## Directions for this task
Select the lines that contain "code" and copy each of them.

## BEGIN Data supplied

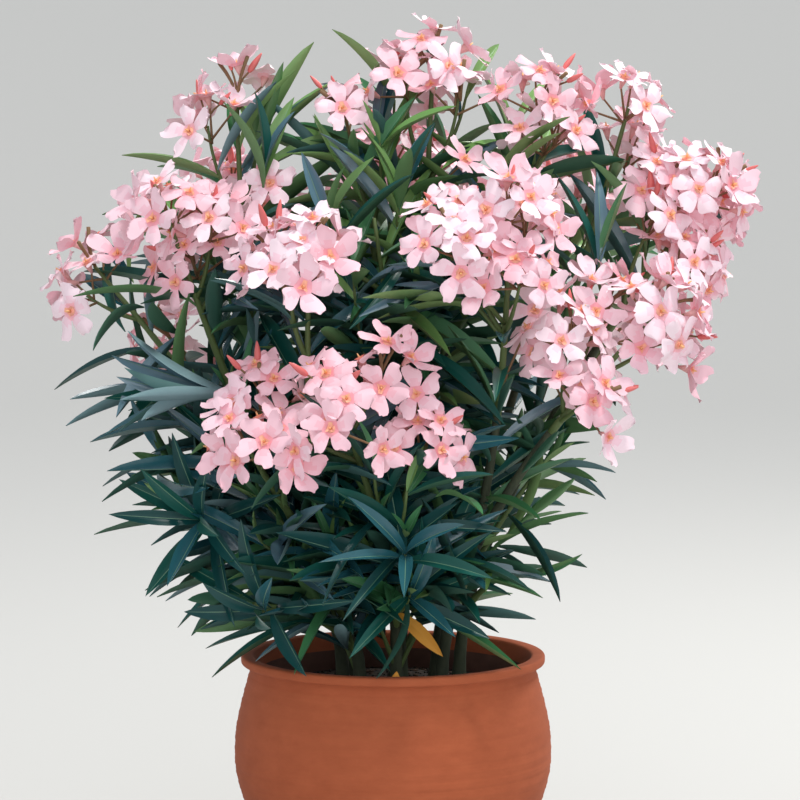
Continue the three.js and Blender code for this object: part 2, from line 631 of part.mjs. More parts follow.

## END Data supplied
## BEGIN Data supplied

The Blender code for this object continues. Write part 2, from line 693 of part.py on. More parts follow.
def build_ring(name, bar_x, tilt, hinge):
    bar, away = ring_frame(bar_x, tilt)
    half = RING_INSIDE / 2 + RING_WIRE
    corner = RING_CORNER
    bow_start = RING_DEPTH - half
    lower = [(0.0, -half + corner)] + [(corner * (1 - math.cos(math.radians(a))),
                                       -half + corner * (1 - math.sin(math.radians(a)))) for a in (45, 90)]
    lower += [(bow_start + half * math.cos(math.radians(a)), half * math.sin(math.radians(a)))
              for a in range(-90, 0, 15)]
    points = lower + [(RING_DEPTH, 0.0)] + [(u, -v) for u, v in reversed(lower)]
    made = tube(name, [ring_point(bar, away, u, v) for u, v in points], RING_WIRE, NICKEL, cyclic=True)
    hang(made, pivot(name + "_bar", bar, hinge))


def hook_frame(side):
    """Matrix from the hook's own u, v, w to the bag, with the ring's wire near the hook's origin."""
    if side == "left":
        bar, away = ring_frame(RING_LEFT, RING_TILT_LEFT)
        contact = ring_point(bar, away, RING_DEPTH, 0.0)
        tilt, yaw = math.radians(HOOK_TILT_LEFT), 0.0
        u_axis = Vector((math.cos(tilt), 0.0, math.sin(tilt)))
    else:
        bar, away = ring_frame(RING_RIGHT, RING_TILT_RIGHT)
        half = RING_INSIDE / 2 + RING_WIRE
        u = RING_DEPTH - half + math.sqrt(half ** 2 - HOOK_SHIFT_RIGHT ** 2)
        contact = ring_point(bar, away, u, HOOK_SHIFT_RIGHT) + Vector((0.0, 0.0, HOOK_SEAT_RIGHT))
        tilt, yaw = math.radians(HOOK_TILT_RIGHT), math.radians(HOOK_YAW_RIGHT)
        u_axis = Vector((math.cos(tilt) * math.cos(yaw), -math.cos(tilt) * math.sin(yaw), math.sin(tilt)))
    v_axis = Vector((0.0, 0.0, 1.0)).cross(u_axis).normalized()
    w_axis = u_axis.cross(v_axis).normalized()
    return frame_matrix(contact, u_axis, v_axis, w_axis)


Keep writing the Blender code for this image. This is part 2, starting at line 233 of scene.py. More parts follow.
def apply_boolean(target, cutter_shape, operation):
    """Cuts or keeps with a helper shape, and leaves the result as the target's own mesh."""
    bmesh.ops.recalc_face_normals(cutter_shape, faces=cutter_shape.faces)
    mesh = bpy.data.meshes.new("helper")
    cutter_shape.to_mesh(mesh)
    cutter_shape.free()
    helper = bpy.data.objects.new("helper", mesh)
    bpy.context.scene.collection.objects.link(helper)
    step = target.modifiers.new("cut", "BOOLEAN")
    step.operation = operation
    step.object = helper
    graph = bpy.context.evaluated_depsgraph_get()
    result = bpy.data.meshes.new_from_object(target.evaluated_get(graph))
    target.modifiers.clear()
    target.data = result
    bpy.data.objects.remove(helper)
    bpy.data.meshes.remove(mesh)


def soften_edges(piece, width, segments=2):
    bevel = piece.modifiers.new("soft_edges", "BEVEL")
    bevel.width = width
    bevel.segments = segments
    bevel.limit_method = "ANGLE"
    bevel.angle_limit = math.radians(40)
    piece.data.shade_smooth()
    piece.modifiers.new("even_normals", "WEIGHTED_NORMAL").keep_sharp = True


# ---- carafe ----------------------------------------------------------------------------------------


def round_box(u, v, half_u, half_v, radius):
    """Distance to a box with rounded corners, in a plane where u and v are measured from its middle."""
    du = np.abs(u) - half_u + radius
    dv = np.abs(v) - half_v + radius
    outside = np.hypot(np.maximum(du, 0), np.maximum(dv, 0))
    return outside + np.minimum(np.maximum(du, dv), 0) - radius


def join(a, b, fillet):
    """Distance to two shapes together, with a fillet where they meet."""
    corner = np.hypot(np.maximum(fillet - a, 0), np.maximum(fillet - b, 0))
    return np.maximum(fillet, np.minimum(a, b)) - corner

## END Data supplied

## Output of the task
Continue the three.js and Blender code for this object: part 2, from line 631 of part.mjs. More parts follow.
The Blender code for this object continues. Write part 2, from line 693 of part.py on. More parts follow.
Keep writing the Blender code for this image. This is part 2, starting at line 233 of scene.py. More parts follow.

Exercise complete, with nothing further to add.